Though Don Rothwell, professor of International Law at the Australian National University, said he doesn’t expect this whaling issue to be what leads to the end of the two nations’ “excellent bilateral relationship,” he said Australian lawmakers are carefully watching Japan’s response.
“Both Australia and New Zealand are very important partners and very strong in terms of security and economic matters, so it’s very important to keep these relations ever stronger,” said Japanese foreign affairs spokesman Noriyuki Shikata. “We have seen these differences of views and we have to overcome these differences and not allow them to have a negative impact.”
While Japanese lawmakers may understand the international community’s push to protect whales, polls show that the Japanese people don’t understand why whales should be protected. According to a Greenpeace-commissioned survey conducted by the Nippon Research Centre, 35 percent of Japanese agree commercial whaling should be allowed, while only 26 percent of respondents disagreed.
Unlike Canada, Norway and Iceland, whaling has no cultural significance in Japan. Eating whale meat has never been a tradition or common practice in Japanese culture, so accusations that the Australians were attempting to force their values and culture on the Japanese don’t seem to offer a valid argument. The real interest Japan has in the whaling industry is not entirely clear, but it’s likely political, since the government redirected taxpayer funds from Fukushima earthquake, tsunami and nuclear disaster efforts to whaling.

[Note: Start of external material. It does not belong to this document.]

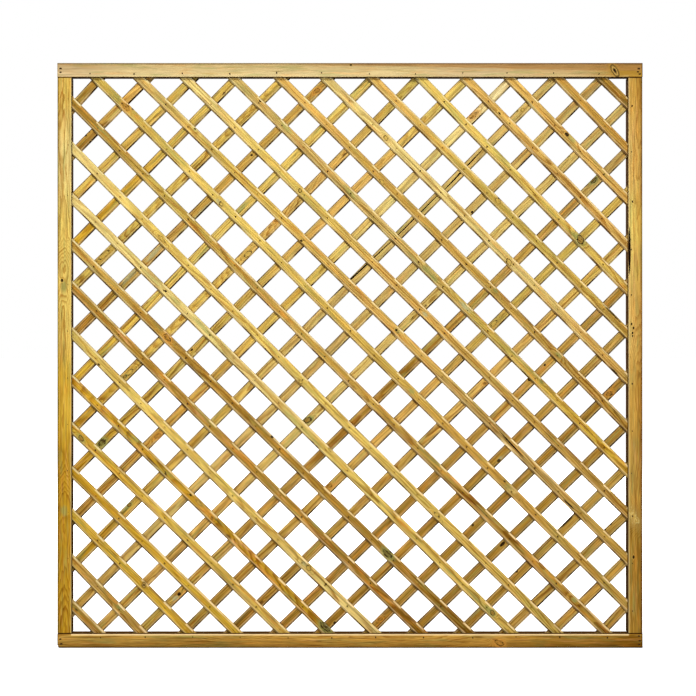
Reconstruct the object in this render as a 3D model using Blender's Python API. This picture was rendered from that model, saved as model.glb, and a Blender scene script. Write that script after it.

While the nation has gone along with other International Whaling Commission laws regarding whaling over the years, Japan has consistently accused those nations opposed to whaling of using conservation arguments that are not scientifically sound in order to ban whaling, which is reportedly what made Australia’s decision to bring the case before an international court so difficult.
Japan may have no choice but to accept the court’s widely-applauded ruling this time. If Australia were to push the envelope and ask for whaling to be banned in the North Pacific or for other aquatic life, such as dolphins, to be protected as well, however, Japan may retaliate.